━━ Excerpted records ━━

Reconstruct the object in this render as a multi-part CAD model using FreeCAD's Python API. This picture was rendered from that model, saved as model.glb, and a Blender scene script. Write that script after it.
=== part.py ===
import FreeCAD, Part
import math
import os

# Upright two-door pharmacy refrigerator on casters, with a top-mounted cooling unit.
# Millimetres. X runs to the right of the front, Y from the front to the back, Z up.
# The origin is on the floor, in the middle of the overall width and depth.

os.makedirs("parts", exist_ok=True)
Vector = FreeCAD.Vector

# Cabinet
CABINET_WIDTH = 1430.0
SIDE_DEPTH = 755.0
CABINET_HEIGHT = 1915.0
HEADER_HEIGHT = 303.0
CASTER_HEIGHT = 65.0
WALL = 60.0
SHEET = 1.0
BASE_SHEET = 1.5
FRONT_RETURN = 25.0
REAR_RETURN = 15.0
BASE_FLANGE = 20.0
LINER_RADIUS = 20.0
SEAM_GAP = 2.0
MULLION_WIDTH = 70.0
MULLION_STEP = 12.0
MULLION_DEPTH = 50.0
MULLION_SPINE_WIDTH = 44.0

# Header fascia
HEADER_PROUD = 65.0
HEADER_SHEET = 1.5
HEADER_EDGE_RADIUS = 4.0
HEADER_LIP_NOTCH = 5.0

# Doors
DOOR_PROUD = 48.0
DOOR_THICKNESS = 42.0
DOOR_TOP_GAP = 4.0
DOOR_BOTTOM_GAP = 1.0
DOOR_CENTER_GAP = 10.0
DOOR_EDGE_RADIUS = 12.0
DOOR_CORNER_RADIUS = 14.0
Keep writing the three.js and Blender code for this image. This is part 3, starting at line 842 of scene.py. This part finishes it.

━━━

◆ **Exercise directions**: Copy the material above back out, exactly as written.

◆ **The answer**:
Reconstruct the object in this render as a multi-part CAD model using FreeCAD's Python API. This picture was rendered from that model, saved as model.glb, and a Blender scene script. Write that script after it.
=== part.py ===
import FreeCAD, Part
import math
import os

# Upright two-door pharmacy refrigerator on casters, with a top-mounted cooling unit.
# Millimetres. X runs to the right of the front, Y from the front to the back, Z up.
# The origin is on the floor, in the middle of the overall width and depth.

os.makedirs("parts", exist_ok=True)
Vector = FreeCAD.Vector

# Cabinet
CABINET_WIDTH = 1430.0
SIDE_DEPTH = 755.0
CABINET_HEIGHT = 1915.0
HEADER_HEIGHT = 303.0
CASTER_HEIGHT = 65.0
WALL = 60.0
SHEET = 1.0
BASE_SHEET = 1.5
FRONT_RETURN = 25.0
REAR_RETURN = 15.0
BASE_FLANGE = 20.0
LINER_RADIUS = 20.0
SEAM_GAP = 2.0
MULLION_WIDTH = 70.0
MULLION_STEP = 12.0
MULLION_DEPTH = 50.0
MULLION_SPINE_WIDTH = 44.0

# Header fascia
HEADER_PROUD = 65.0
HEADER_SHEET = 1.5
HEADER_EDGE_RADIUS = 4.0
HEADER_LIP_NOTCH = 5.0

# Doors
DOOR_PROUD = 48.0
DOOR_THICKNESS = 42.0
DOOR_TOP_GAP = 4.0
DOOR_BOTTOM_GAP = 1.0
DOOR_CENTER_GAP = 10.0
DOOR_EDGE_RADIUS = 12.0
DOOR_CORNER_RADIUS = 14.0
Keep writing the three.js and Blender code for this image. This is part 3, starting at line 842 of scene.py. This part finishes it.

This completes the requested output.